* [STORED ROWS]
****************

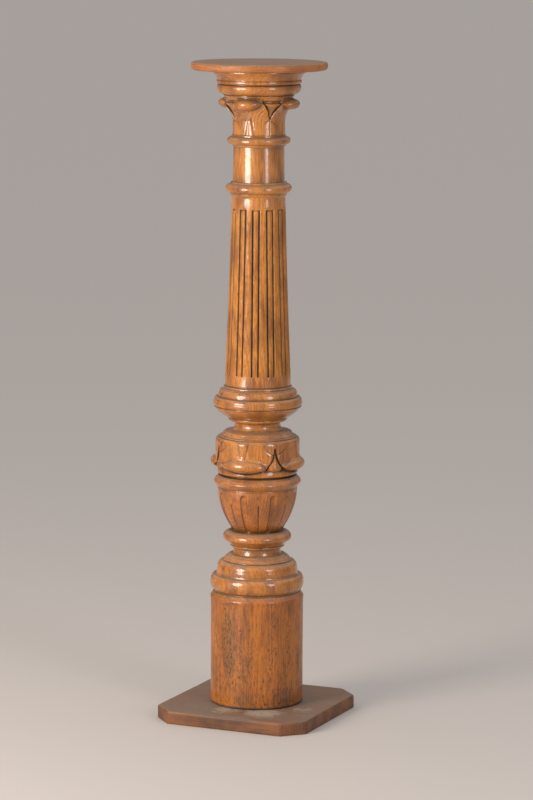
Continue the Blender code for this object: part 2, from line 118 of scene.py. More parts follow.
mouldings = {
    "foot": [
        (24.9, 81.4, "straight", 0), (206.0, 81.4, "tall", 0), (212.2, 82.2, "bow", 0),
        (215.4, 81.7, "bow", 0.2), (222.6, 77.2, "bow", -0.3),
        (223.0, 75.6, "straight", 0), (225.6, 75.6, "straight", 0),
    ],
    "base": [
        (252.3, 76.3, "halfRound", 6.4), (252.3, 73.4, "straight", 0), (256.6, 71.3, "springOut", 0),
        (265.6, 70.3, "bow", 0.3), (277.2, 60.8, "roundIn", 0), (277.6, 59.4, "straight", 0),
        (279.6, 59.2, "halfRound", 0.8), (280.0, 58.2, "straight", 0), (285.4, 53.4, "bow", 0.8),
        (285.8, 51.8, "straight", 0), (289.0, 43.0, "roundIn", 0), (301.2, 41.2, "bow", -0.7),
        (301.6, 46.8, "straight", 0), (305.8, 46.8, "halfRound", 1.3), (306.4, 49.0, "straight", 0),
        (314.4, 57.6, "bow", -0.5), (319.4, 60.4, "springOut", 0),
        (330.5, 45.0, "roundIn", 0), (330.5, 42.8, "straight", 0),
    ],
    "bowl": [(406.0, 70.0, "belly", 0)],
    "rim": [
        (406.4, 69.4, "straight", 0), (408.8, 69.6, "halfRound", 0.8), (409.2, 70.0, "straight", 0),
        (419.0, 76.8, "bow", 0.9), (428.4, 69.6, "bow", 1.0), (429.8, 65.6, "roundIn", 0),
        (430.0, 64.0, "straight", 0), (431.3, 64.0, "straight", 0),
    ],
    "drum": [
        (437.9, 71.8, "springOut", 0), (465.9, 74.4, "bow", 0), (487.9, 74.3, "bow", 0),
        (496.8, 69.2, "roundIn", 0),
    ],
    "neck": [
        (496.9, 68.0, "straight", 0), (499.0, 67.6, "halfRound", 0.6), (499.6, 64.4, "straight", 0),
        (501.2, 63.8, "straight", 0), (504.0, 60.8, "straight", 0), (508.2, 52.4, "roundIn", 0),
        (510.4, 43.6, "bow", -0.6), (525.9, 43.2, "bow", -3.1), (525.9, 50.6, "straight", 0),
        (530.4, 51.8, "bow", 0.5), (530.6, 51.2, "straight", 0), (534.9, 59.2, "straight", 0),
        (548.7, 74.2, "bow", 1.9), (551.2, 76.7, "springOut", 0), (551.7, 75.4, "straight", 0),
        (552.5, 75.5, "straight", 0), (553.0, 77.2, "straight", 0), (560.0, 77.7, "bow", 0.5),
        (560.4, 77.1, "straight", 0), (561.0, 77.3, "straight", 0), (568.2, 71.4, "roundIn", 0),
        (568.3, 69.2, "straight", 0), (569.1, 69.6, "straight", 0), (580.8, 64.0, "roundIn", 0),
        (581.2, 62.5, "straight", 0), (583.2, 59.6, "bow", -0.4), (587.1, 58.8, "halfRound", 1.0),
        (587.3, 56.6, "straight", 0), (588.9, 56.6, "straight", 0), (589.0, 57.8, "straight", 0),
    ],
    "shaft": [(916.5, 46.6, "fluted", -0.8)],
    "necking": [
        (920.4, 49.2, "roundIn", 0), (924.6, 49.4, "straight", 0), (940.4, 49.4, "halfRound", 8.3),
        (943.4, 48.6, "straight", 0), (943.4, 45.4, "straight", 0), (1005.2, 44.2, "tall", 0),
        (1005.2, 46.8, "straight", 0), (1008.0, 47.0, "straight", 0), (1022.0, 47.0, "halfRound", 8.3),
        (1024.6, 47.2, "straight", 0), (1024.6, 45.6, "straight", 0),
    ],
    "capital": [(1049.6, 45.6, "bow", 0), (1090.2, 59.7, "bow", -2.0)],
    "collar": [
        (1094.2, 60.3, "halfRound", 1.3), (1106.6, 73.1, "springOut", 0), (1111.8, 70.6, "roundIn", 0),
        (1112.0, 69.4, "straight", 0), (1113.8, 69.8, "straight", 0), (1113.9, 73.4, "straight", 0),
        (1118.9, 73.6, "bow", 0.5), (1119.3, 72.6, "straight", 0), (1120.3, 72.7, "straight", 0),
        (1131.8, 80.5, "bow", -1.5), (1132.8, 81.0, "straight", 0), (1135.0, 81.0, "straight", 0),
        (1135.9, 80.2, "straight", 0),
    ],
}
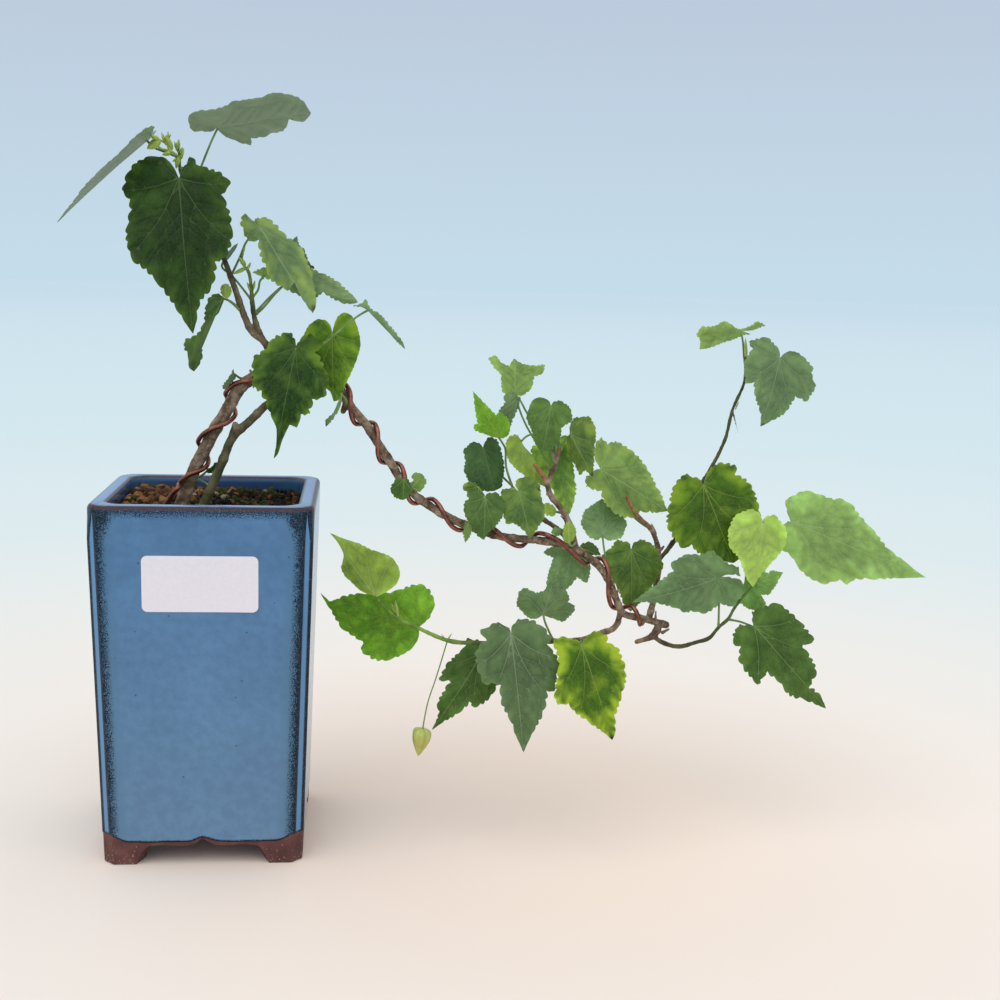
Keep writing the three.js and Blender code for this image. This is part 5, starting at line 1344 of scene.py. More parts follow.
# Teeth: how far apart they stand, as a share of the leaf and in mm, how much of them stands out, how deep
# they are cut, how far they lean to the tip, and how blunt they are.
TOOTH_PITCH = 0.085
TOOTH_PITCH_LEAST, TOOTH_PITCH_MOST = 2.2, 5.0
TOOTH_OUT = 0.28
TOOTH_DEPTH = 0.26
TOOTH_LEAN = 1.5
TOOTH_BLUNT = 0.75


def turn_at(a, b, c):
    """How sharply a line turns at its middle point."""
    first, second = (b - a).xy, (c - b).xy
    if first.length < 1e-6 or second.length < 1e-6:
        return 0.0
    return abs(first.angle_signed(second))


def toothed(chain, inward_sign, unit, size, bite, drip, dice):
    """Softens a traced side, keeps its corners and cuts teeth that point to the tip.

    unit is mm per step of 1, and size the leaf's length in mm.
    """
    runs, current = [], [chain[0]]
    for i in range(1, len(chain) - 1):
        current.append(chain[i])
        if turn_at(chain[i - 1], chain[i], chain[i + 1]) > CORNER_TURN:
            runs.append(current)
            current = [chain[i]]
    runs.append(current + [chain[-1]])
    pitch = clamp(TOOTH_PITCH * size, TOOTH_PITCH_LEAST, TOOTH_PITCH_MOST)
    out = []
    for number, run in enumerate(runs):
        points = smooth_line(run, OUTLINE_STEP / unit)
        length = sum((b - a).length for a, b in zip(points, points[1:])) * unit
        teeth = round(length / pitch)
        depths = [dice.uniform(0.65, 1.3) for _ in range(teeth + 1)]
        shift = dice.uniform(0, 6)
        for i, point in enumerate(points[:-1]):
            ahead_of, behind = points[min(i + 1, len(points) - 1)], points[max(i - 1, 0)]
            heading = (ahead_of - behind).xy.normalized()
            inward = Vector((-heading.y, heading.x)) * inward_sign
            t = i / (len(points) - 1)
            phase = t * teeth
            phase = clamp(phase + 1.2 * t * (1 - t) * math.sin(1.9 * phase + shift), 0, teeth)
            part = phase % 1
            cut = 1 - math.sin(math.pi * part**TOOTH_LEAN) ** TOOTH_BLUNT
            if not teeth:
                cut = TOOTH_OUT
            depth = TOOTH_DEPTH * bite * pitch * (cut * depths[int(phase)] - TOOTH_OUT)
            to_tip = (point - chain[-1]).length * unit / size
            depth *= ease(to_tip, drip, drip + 0.2)
            if number == 0:
                depth *= ease(t, 0.0, 0.9)
            out.append(point.xy + inward * (depth / unit))
    return out


def distances(points, starts, ends):
    """For each point, its distance to each segment, and how far along the segment the nearest place is."""
    d = ends - starts
    size = np.maximum((d**2).sum(1), 1e-12)
    t = np.clip(((points[:, None, :] - starts[None]) * d[None]).sum(2) / size[None], 0, 1)
    gap = points[:, None, :] - (starts[None] + t[..., None] * d[None])
    return np.sqrt((gap**2).sum(2)), t


def inside(points, outline):
    """Which of the points lie inside the outline."""
    x, y = points[:, 0][:, None], points[:, 1][:, None]
    a, b = outline, np.roll(outline, -1, axis=0)
    crosses = (a[:, 1] > y) != (b[:, 1] > y)
    rise = np.where(b[:, 1] == a[:, 1], 1e-12, b[:, 1] - a[:, 1])
    at = a[:, 0] + (y - a[:, 1]) * (b[:, 0] - a[:, 0]) / rise
    return (crosses & (x < at)).sum(1) % 2 == 1


def reach(origin, heading, starts, ends):
    """How far a line from origin runs before it meets one of the segments."""
    d = ends - starts
    o = starts - origin
    cross = heading[0] * d[:, 1] - heading[1] * d[:, 0]
    cross = np.where(abs(cross) < 1e-12, 1e-12, cross)
    t = (o[:, 0] * d[:, 1] - o[:, 1] * d[:, 0]) / cross
    s = (o[:, 0] * heading[1] - o[:, 1] * heading[0]) / cross
    ok = (s >= 0) & (s <= 1) & (t > 1e-3)
    return t[ok].min() if ok.any() else 0.0


MIDRIB_REACH = 0.97
LOBE_RIB_REACH = 0.92
SIDE_RIB_REACH = 0.9
LOW_RIB_REACH = 0.8
RIB_BEND = 0.05
VEIN_TURN_ON_MIDRIB, VEIN_TURN_ON_RIB = 0.86, 0.92
VEIN_REACH = 0.82
VEIN_CURL = 0.16


def turned(v, angle):
    """The same arrow, turned by an angle in the view."""
    c, s = math.cos(angle), math.sin(angle)
    return np.array([v[0] * c - v[1] * s, v[0] * s + v[1] * c])


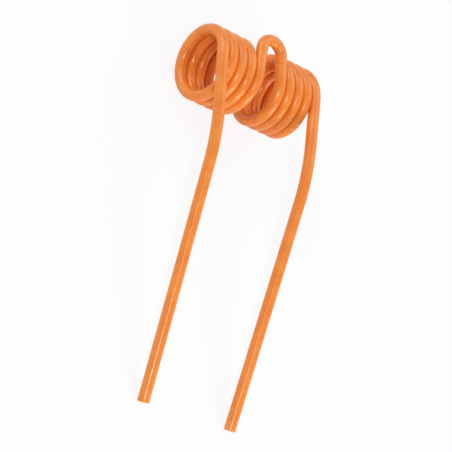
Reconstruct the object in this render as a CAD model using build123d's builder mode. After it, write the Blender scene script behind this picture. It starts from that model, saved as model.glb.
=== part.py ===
from build123d import *
from math import asin, atan2, cos, degrees, hypot, pi, radians, sin, tan
import os

# Pickup tine: a double torsion spring tine, bent cold from one round spring steel wire.
# Each leg runs up into a close-wound coil, and a short loop joins the two coils in the middle.
# The coils' axis is Y and passes through the origin. The legs run towards +X and the loop
# points to -X. It is bent level, and then tilted so that it lies on its coils and leg tips.
# Lengths are in millimetres and angles in degrees.

# Wire
wire_d = 5.5
tip_round = 0.5

# Coils
bore_d = 26.0
turns = 4
turn_gap = 0.35
coil_gap = 8.4

# Loop between the coils
limb_length = 11.2

# Legs
coil_to_set = 2.0
set_r = 30.0
toe_in = 1.35
set_to_bend = 38.0
bend_r = 100.0
bend_angle = 17.0
bend_to_tip = 124.5

# What follows from these sizes
wire_r = wire_d / 2
coil_r = bore_d / 2 + wire_r
coil_outer_r = coil_r + wire_r
pitch = wire_d + turn_gap
lead = atan2(pitch, 2 * pi * coil_r)
inner_y = -(coil_gap + wire_d) / 2
outer_y = inner_y - turns * pitch


def round_corner(corner, heading, next_heading, radius):
    """Put an arc into the path at a corner and return the arc's two ends."""
    reach = radius * tan(radians(heading.get_angle(next_heading)) / 2)
    start = corner - heading * reach
    end = corner + next_heading * reach
    TangentArc(start, end, tangent=heading)
    return start, end


with BuildLine() as left_half:
    # Coil, wound from its outer end, where the leg leaves, to its inner end beside the gap
    coil = Helix(pitch, turns * pitch, coil_r, (0, outer_y, 0), (0, 1, 0), lefthand=True)

    # Leg: it leaves along the coil's lead, is set true close by and bends once, further out
    coil_start = coil @ 0
    off_coil = -(coil % 0)
    leg_heading = Vector(cos(radians(toe_in)), sin(radians(toe_in)), 0)
    tip_heading = leg_heading * cos(radians(bend_angle)) - Vector(0, 0, sin(radians(bend_angle)))
    set_corner = coil_start + off_coil * coil_to_set
    bend_corner = set_corner + leg_heading * set_to_bend
    tip = bend_corner + tip_heading * bend_to_tip
    set_start, set_end = round_corner(set_corner, off_coil, leg_heading, set_r)
    bend_start, bend_end = round_corner(bend_corner, leg_heading, tip_heading, bend_r)
    Line(coil_start, set_start)
    Line(set_end, bend_start)
    Line(bend_end, tip)

    # Loop: a limb runs straight off the coil, and an arc carries it round to the mid plane
    onward = coil % 1
    limb = Line(coil @ 1, (coil @ 1) + onward * limb_length)
    limb_end = limb @ 1
    loop_r = -limb_end.Y / cos(lead)
    rise = Vector(onward.X, 0, onward.Z).normalized() * loop_r * (1 - sin(lead))
    TangentArc(limb_end, limb_end + rise - Vector(0, limb_end.Y, 0), tangent=onward)

with BuildLine() as wire_path:
    add(left_half.line)
    mirror(left_half.line, about=Plane.XZ)

# The wire, swept in one run from tip to tip, with the edges of its cut ends rounded
with BuildPart() as wire:
    with BuildSketch(Plane(origin=tip, z_dir=-tip_heading)):
        Circle(wire_r)
    sweep(path=Wire(wire_path.edges()))
    fillet(wire.faces().filter_by(GeomType.PLANE).edges(), tip_round)

# Resting tilt about the coils' axis: the floor touches the coils and the rounded edge of each tip
side_heading = Vector(tip_heading.X, 0, tip_heading.Z).normalized()
side_down = Vector(side_heading.Z, 0, -side_heading.X)
edge_centre = tip - side_heading * tip_round + side_down * (wire_r - tip_round)
edge_reach = hypot(edge_centre.X, edge_centre.Z)
edge_slope = atan2(edge_centre.Z, edge_centre.X)
rest_tilt = degrees(asin((tip_round - coil_outer_r) / edge_reach) - edge_slope)

with BuildPart() as tine:
    add(wire.part, rotation=(0, -rest_tilt, 0))

tine.part.label = "tine"
os.makedirs("parts", exist_ok=True)
export_step(tine.part, "parts/tine.step")
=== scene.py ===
from math import asin, atan2, ceil, cos, hypot, pi, radians, sin, tan

import bpy
from mathutils import Matrix, Vector

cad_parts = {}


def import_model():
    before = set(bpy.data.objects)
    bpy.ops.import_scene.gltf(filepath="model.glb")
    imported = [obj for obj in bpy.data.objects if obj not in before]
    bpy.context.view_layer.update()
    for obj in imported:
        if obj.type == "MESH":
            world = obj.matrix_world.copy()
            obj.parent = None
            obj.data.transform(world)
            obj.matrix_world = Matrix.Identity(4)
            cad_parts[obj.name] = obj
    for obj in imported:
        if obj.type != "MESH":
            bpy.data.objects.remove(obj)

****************

* [CHALLENGE] Retype the portion of the data above that starts on the line with "imported = [obj" and finishes on the line with "obj.data.transform(world)", including both of those lines.

* [CORRECT RESPONSE]
    imported = [obj for obj in bpy.data.objects if obj not in before]
    bpy.context.view_layer.update()
    for obj in imported:
        if obj.type == "MESH":
            world = obj.matrix_world.copy()
            obj.parent = None
            obj.data.transform(world)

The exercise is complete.